== INPUT MATERIAL ==

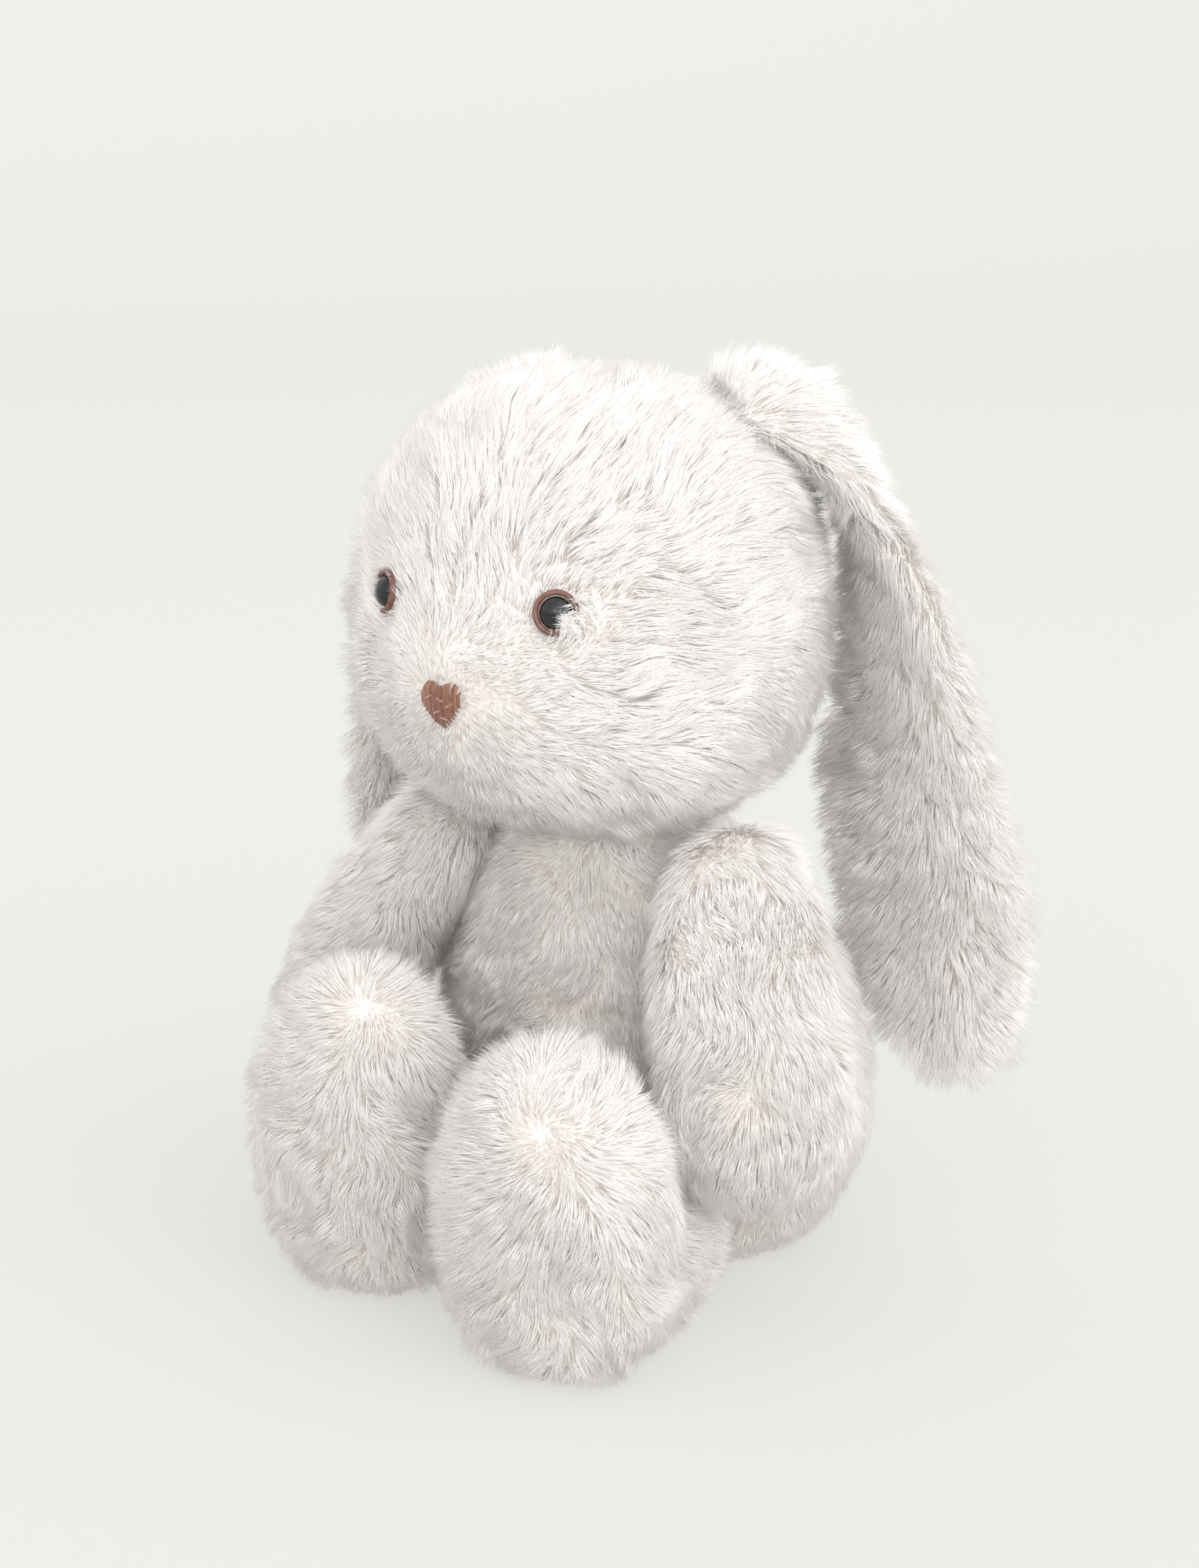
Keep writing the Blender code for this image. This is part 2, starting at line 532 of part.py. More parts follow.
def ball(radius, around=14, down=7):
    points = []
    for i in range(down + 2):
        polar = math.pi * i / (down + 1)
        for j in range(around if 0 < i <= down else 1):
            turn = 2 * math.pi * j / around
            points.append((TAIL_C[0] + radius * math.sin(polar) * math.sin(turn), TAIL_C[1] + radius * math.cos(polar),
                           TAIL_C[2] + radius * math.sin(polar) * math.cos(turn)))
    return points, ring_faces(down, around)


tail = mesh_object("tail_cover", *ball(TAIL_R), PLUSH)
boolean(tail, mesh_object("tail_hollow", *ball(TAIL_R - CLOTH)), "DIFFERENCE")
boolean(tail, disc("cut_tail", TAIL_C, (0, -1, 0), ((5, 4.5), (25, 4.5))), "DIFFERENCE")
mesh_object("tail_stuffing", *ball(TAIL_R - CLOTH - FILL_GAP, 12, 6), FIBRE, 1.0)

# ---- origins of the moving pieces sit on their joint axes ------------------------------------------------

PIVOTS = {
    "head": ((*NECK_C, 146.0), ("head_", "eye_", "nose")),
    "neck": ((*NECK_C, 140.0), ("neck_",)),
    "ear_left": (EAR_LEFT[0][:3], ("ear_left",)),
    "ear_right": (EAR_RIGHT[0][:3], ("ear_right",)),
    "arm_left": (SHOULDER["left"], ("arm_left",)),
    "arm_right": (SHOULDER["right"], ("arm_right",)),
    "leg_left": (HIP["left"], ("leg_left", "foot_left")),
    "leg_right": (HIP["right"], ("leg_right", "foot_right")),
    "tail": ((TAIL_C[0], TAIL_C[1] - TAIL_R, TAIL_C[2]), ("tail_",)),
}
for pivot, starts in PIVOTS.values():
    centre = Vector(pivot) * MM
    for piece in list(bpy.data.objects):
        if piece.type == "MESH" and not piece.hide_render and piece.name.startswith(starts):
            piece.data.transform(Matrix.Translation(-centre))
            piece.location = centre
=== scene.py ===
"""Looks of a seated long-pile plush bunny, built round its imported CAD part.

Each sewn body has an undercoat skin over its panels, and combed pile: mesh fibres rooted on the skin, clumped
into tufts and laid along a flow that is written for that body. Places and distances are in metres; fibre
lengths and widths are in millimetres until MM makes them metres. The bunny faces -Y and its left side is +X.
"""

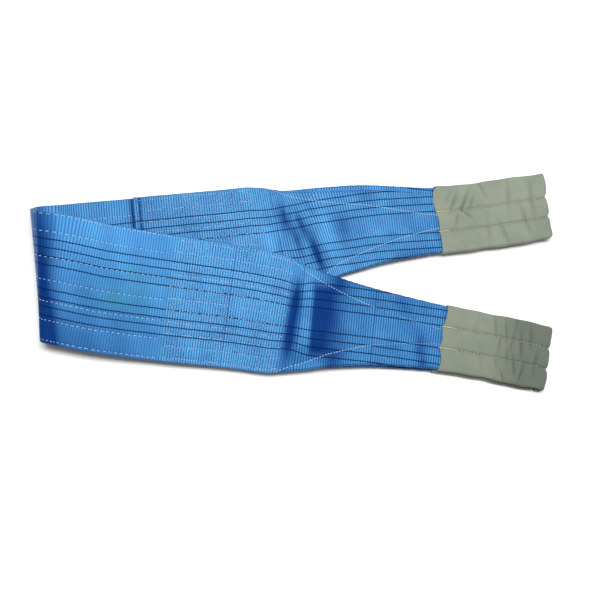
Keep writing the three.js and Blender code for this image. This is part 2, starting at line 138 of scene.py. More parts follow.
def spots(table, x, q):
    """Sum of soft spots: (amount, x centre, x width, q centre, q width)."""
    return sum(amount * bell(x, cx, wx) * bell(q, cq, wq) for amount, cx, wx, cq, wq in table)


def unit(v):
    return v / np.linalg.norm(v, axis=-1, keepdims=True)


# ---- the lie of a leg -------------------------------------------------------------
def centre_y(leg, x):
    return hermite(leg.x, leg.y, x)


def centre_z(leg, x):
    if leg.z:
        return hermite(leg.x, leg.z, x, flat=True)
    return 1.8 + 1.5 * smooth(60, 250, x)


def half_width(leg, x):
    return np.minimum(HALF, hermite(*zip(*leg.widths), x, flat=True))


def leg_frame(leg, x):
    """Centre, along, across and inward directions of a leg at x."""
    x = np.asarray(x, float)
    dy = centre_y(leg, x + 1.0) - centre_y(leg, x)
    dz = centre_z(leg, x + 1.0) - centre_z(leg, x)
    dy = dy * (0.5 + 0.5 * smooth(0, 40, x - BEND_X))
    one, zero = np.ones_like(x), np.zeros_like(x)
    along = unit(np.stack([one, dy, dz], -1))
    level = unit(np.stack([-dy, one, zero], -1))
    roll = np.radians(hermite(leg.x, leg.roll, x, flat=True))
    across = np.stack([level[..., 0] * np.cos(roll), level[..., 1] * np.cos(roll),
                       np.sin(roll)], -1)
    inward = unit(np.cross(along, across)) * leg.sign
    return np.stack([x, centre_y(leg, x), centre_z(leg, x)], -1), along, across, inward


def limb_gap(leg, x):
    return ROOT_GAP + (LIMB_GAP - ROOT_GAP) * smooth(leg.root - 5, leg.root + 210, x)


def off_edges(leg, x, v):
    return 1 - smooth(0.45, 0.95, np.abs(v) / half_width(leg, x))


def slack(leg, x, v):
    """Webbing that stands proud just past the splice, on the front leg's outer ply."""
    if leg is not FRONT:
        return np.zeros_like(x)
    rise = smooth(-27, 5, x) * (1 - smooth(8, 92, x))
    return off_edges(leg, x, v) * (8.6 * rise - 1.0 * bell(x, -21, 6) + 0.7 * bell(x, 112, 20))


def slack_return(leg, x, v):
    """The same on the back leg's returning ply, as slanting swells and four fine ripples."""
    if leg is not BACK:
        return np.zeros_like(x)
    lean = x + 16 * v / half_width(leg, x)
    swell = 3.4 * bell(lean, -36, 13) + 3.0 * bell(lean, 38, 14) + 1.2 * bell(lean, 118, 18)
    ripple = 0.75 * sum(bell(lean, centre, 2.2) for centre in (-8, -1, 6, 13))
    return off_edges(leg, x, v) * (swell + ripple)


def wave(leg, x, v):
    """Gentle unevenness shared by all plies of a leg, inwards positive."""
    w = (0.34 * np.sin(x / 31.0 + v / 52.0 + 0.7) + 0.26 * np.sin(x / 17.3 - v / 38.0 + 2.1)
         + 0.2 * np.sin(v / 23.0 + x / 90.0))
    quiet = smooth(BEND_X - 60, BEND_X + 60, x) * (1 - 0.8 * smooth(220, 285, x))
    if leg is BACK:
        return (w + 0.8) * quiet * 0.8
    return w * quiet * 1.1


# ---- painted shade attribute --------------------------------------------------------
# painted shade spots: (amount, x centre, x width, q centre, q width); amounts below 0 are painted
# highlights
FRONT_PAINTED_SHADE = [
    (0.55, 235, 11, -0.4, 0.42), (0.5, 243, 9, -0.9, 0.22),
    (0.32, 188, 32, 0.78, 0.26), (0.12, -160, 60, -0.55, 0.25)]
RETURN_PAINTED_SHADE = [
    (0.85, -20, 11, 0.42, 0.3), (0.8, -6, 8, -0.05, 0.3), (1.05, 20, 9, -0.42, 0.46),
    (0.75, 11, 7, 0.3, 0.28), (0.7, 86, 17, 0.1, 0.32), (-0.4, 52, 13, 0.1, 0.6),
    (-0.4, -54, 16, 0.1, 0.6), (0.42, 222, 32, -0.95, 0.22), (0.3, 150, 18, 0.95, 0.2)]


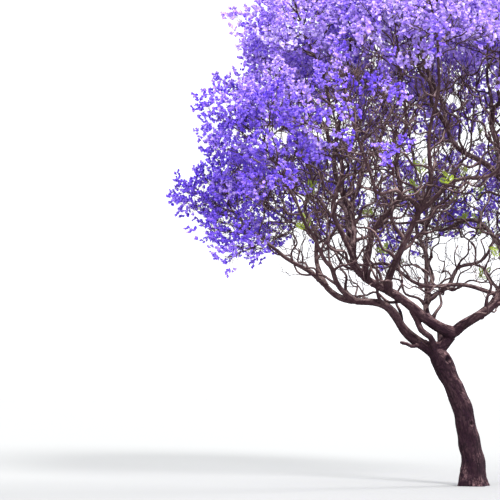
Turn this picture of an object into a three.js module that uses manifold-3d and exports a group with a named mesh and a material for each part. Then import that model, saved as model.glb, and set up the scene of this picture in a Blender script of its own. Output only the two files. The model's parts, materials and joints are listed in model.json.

== GOAL ==
The lines above from the one containing "# ---- origins" through the one containing "return hermite(leg.x, leg.y, x)" are to be set down exactly, and no others.

== WRITTEN SOLUTION ==
# ---- origins of the moving pieces sit on their joint axes ------------------------------------------------

PIVOTS = {
    "head": ((*NECK_C, 146.0), ("head_", "eye_", "nose")),
    "neck": ((*NECK_C, 140.0), ("neck_",)),
    "ear_left": (EAR_LEFT[0][:3], ("ear_left",)),
    "ear_right": (EAR_RIGHT[0][:3], ("ear_right",)),
    "arm_left": (SHOULDER["left"], ("arm_left",)),
    "arm_right": (SHOULDER["right"], ("arm_right",)),
    "leg_left": (HIP["left"], ("leg_left", "foot_left")),
    "leg_right": (HIP["right"], ("leg_right", "foot_right")),
    "tail": ((TAIL_C[0], TAIL_C[1] - TAIL_R, TAIL_C[2]), ("tail_",)),
}
for pivot, starts in PIVOTS.values():
    centre = Vector(pivot) * MM
    for piece in list(bpy.data.objects):
        if piece.type == "MESH" and not piece.hide_render and piece.name.startswith(starts):
            piece.data.transform(Matrix.Translation(-centre))
            piece.location = centre
=== scene.py ===
"""Looks of a seated long-pile plush bunny, built round its imported CAD part.

Each sewn body has an undercoat skin over its panels, and combed pile: mesh fibres rooted on the skin, clumped
into tufts and laid along a flow that is written for that body. Places and distances are in metres; fibre
lengths and widths are in millimetres until MM makes them metres. The bunny faces -Y and its left side is +X.
"""

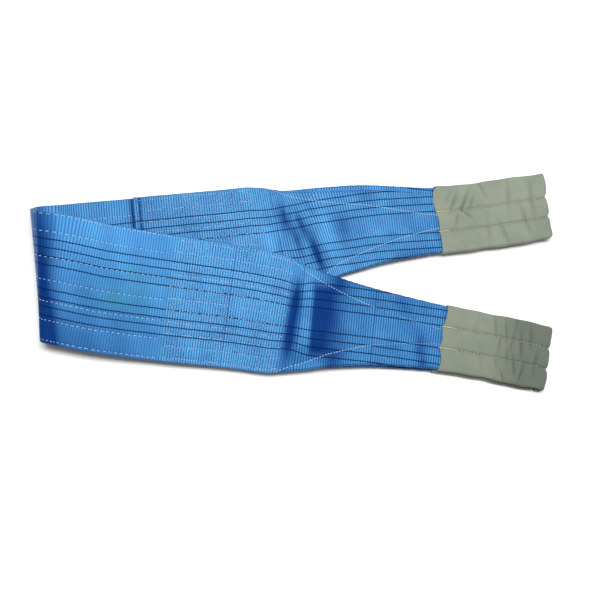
Keep writing the three.js and Blender code for this image. This is part 2, starting at line 138 of scene.py. More parts follow.
def spots(table, x, q):
    """Sum of soft spots: (amount, x centre, x width, q centre, q width)."""
    return sum(amount * bell(x, cx, wx) * bell(q, cq, wq) for amount, cx, wx, cq, wq in table)


def unit(v):
    return v / np.linalg.norm(v, axis=-1, keepdims=True)


# ---- the lie of a leg -------------------------------------------------------------
def centre_y(leg, x):
    return hermite(leg.x, leg.y, x)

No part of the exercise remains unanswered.